The Defence of the Magazine at Delhi was an action during the Indian Mutiny on 11 May 1857.

The Defence 
The Indian mutiny began in the Garrison town of Meerut in early May 1857, and the rampaging mutineers reached Delhi on the morning of 10 May, intent on capturing the great magazine and the vast amount of warlike stores. On 11 May Deputy Assistant Commissary John Buckley, Lieutenants Forrest, Willoughby and Raynor, Conductors Shaw and Scully, plus 3 others of the Bengal Ordnance Department defended the Magazine for more than five hours against thousands of rebels. After the mutineers had stormed the Palace, the gates of the Magazine were closed and barricaded. Inside the gates were placed 6 pounder Cannon, double charged with grape. For the further defence of the Gate and the Magazine, there was a 24 pounder Howitzer, which could be aimed at any part of the Magazine, which was operated by Buckley. The native Garrison was then armed, but it was clear that they too were on the verge of mutiny as the men refused to obey any orders issued by Europeans.

The 9 Europeans decided to defend the Magazine for as long as possible in the hope that relief would come from Meerut, then, if all was lost, to blow up the Magazine and themselves, rather than allow the rebels to seize an Army’s worth of munitions. A train of gunpowder was laid by Buckley and Scully, ready to be fired on a pre—arranged signal, which was that of Buckley raising his hat from his head, on the order given by Willoughby. The gunpowder was to be fired by Scully, but not until the last round from the howitzer had been fired. When the mutineers placed scaling ladders against the wall the whole of the native establishment deserted by climbing up the sloped roofs on the inside of the Magazine and descending the ladders to the outside, after which the enemy appeared in great numbers on the top of the walls. The defenders kept up an incessant fire of grape on them, but it was clear that all was lost.
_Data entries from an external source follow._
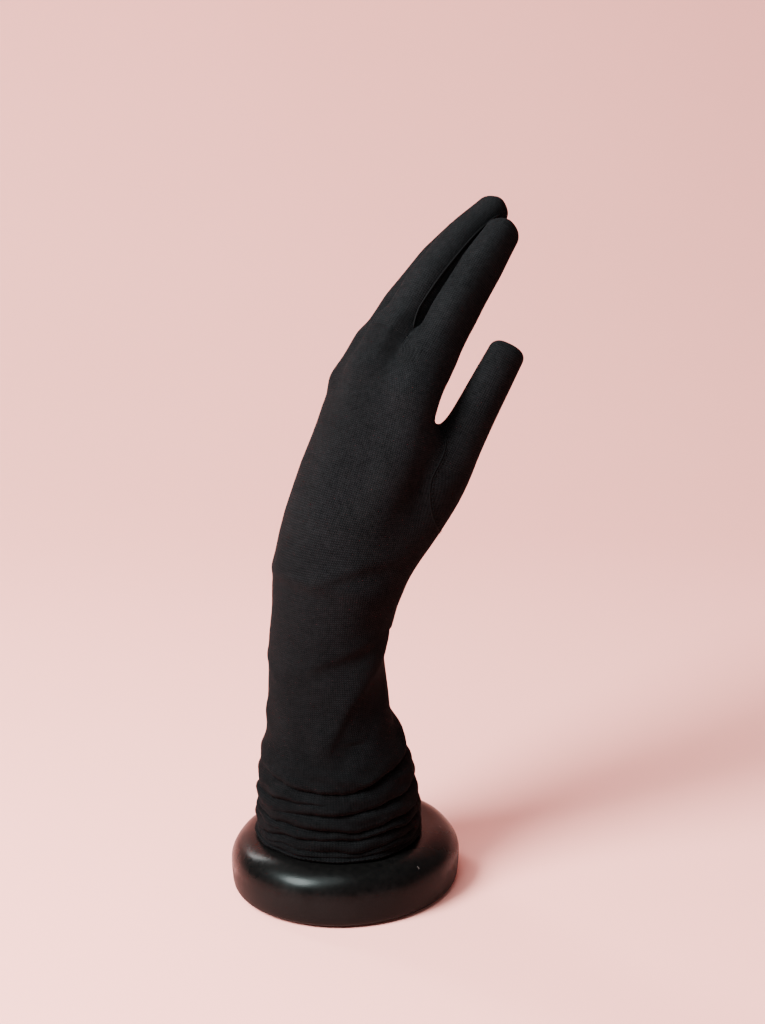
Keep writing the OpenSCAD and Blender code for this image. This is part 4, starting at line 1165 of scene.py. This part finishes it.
# floor that curves up into a wall well behind the object
W, NX = 3.4, 8
prof2 = [(-1.6, 0.0), (0.55, 0.0)] + [(0.55 + 0.9 * math.sin(rad(q)), 0.9 - 0.9 * math.cos(rad(q))) for q in range(6, 91, 6)] + [(1.45, 2.6)]
sv, sf = [], []
for d, z in prof2:
    for k in range(NX + 1):
        p = right * ((k / NX - 0.5) * W) + fwd * d
        sv.append((p.x * 1000, p.y * 1000, z * 1000))
for r in range(len(prof2) - 1):
    for k in range(NX):
        q = r * (NX + 1) + k
        sf.append((q, q + 1, q + NX + 2, q + NX + 1))
floor = add_mesh("stage_floor", np.array(sv), np.array(sf), None, None, None, stage_material())

F_PX, DEPTH = 1900.0, 830.0
cx_, cy_ = (346 - 382.5) / F_PX * DEPTH, -(876 - 512) / F_PX * DEPTH
cam_pos = (right * -cx_ + up * -cy_ + back * DEPTH) * MM
cam_data = bpy.data.cameras.new("camera")
cam_data.sensor_fit = "AUTO"
cam_data.sensor_width = 36.0
cam_data.lens = F_PX / 1024 * 36.0
cam_data.clip_start, cam_data.clip_end = 0.05, 20
cam = bpy.data.objects.new("camera", cam_data)
bpy.context.scene.collection.objects.link(cam)
cam.matrix_world = Matrix(((right.x, up.x, back.x, cam_pos.x), (right.y, up.y, back.y, cam_pos.y), (right.z, up.z, back.z, cam_pos.z), (0, 0, 0, 1)))
bpy.context.scene.camera = cam


def area_light(name, az, el, dist, size, power, colour, target=(0, 0, 0.14)):
    d = bpy.data.lights.new(name, "AREA")
    d.shape = "DISK"
    d.size = size
    d.energy = power
    d.color = colour
    o = bpy.data.objects.new(name, d)
    bpy.context.scene.collection.objects.link(o)
    v = Vector((math.sin(rad(az)) * math.cos(rad(el)), -math.cos(rad(az)) * math.cos(rad(el)), math.sin(rad(el))))
    o.location = Vector(target) + v * dist
    o.rotation_mode = "QUATERNION"
    o.rotation_quaternion = v.to_track_quat("Z", "Y")
    return o


area_light("key", 50 - 52, 40, 1.2, 0.55, 80, (1.0, 0.99, 0.98), (0, 0, 0.12))
area_light("top", 50 - 20, 62, 1.7, 1.0, 20, (1.0, 0.99, 0.985))
area_light("wash", 50 - 122, 32, 1.6, 1.2, 168, (1.0, 0.99, 0.985), (-0.8, 0.6, 0.45))

w = bpy.context.scene.world or bpy.data.worlds.new("world")
bpy.context.scene.world = w
w.use_nodes = True
bg = w.node_tree.nodes.get("Background") or w.node_tree.nodes.new("ShaderNodeBackground")
bg.inputs[0].default_value = (1.0, 0.93, 0.92, 1)
bg.inputs[1].default_value = 0.27
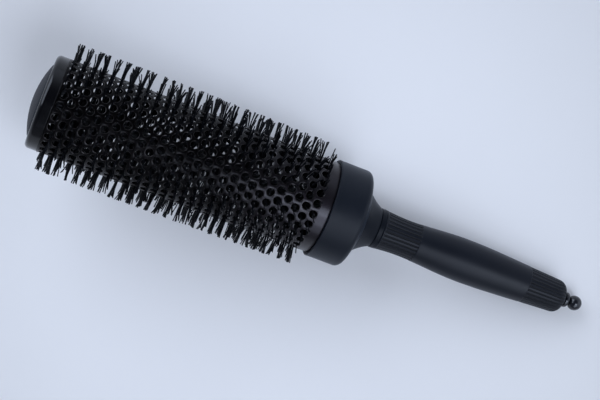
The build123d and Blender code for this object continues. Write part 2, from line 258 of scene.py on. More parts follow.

Seeing that the situation was hopeless, Buckley and his comrades took the decision to blow up the arsenal, and consequently themselves, to save the vast quantities of arms and ammunition from falling into rebel hands. On being directed by the severely wounded Lt Willoughby, Conductor Buckley raised his hat as the signal and Conductor Scully took a lighted fuse into the Magazine causing it to ignite. The resulting explosion was the largest ever known and was heard 40 miles away in Meerut. The Magazine simply disintegrated and around a thousand mutineers were killed in the devastating blast.

The Aftermath 
Conductors Shaw and Scully, Sub- Conductor Crow, Sergeants Edwards and Stewart were all killed in the blast. A friendly native guided Lieutenant Raynor to safety. Rebels killed Lieutenant Willoughby some two days later whilst he was trying to reach Meerut. Lieutenant Forrest, who was also wounded, reached Meerut after much hardship. In the smoke and confusion Buckley, although severely wounded and blasted almost black by gunpowder, had initially managed to escape the rebels as he was blown clear over the walls and into the River Jumna. He came under heavy rifle fire and he was hit in the elbow. Being already wounded and near exhaustion he collapsed on the far bank and was captured. On learning that his wife and 3 children had been mercilessly slaughtered in the city he broke down, being so distressed that he wanted to die himself and tried to provoke his captors to kill him. However, the rebel leaders had been so impressed with the gallant actions of the defenders in the Magazine that they refused to kill such a brave man. After some weeks he was able to escape and made a safe passage to British lines.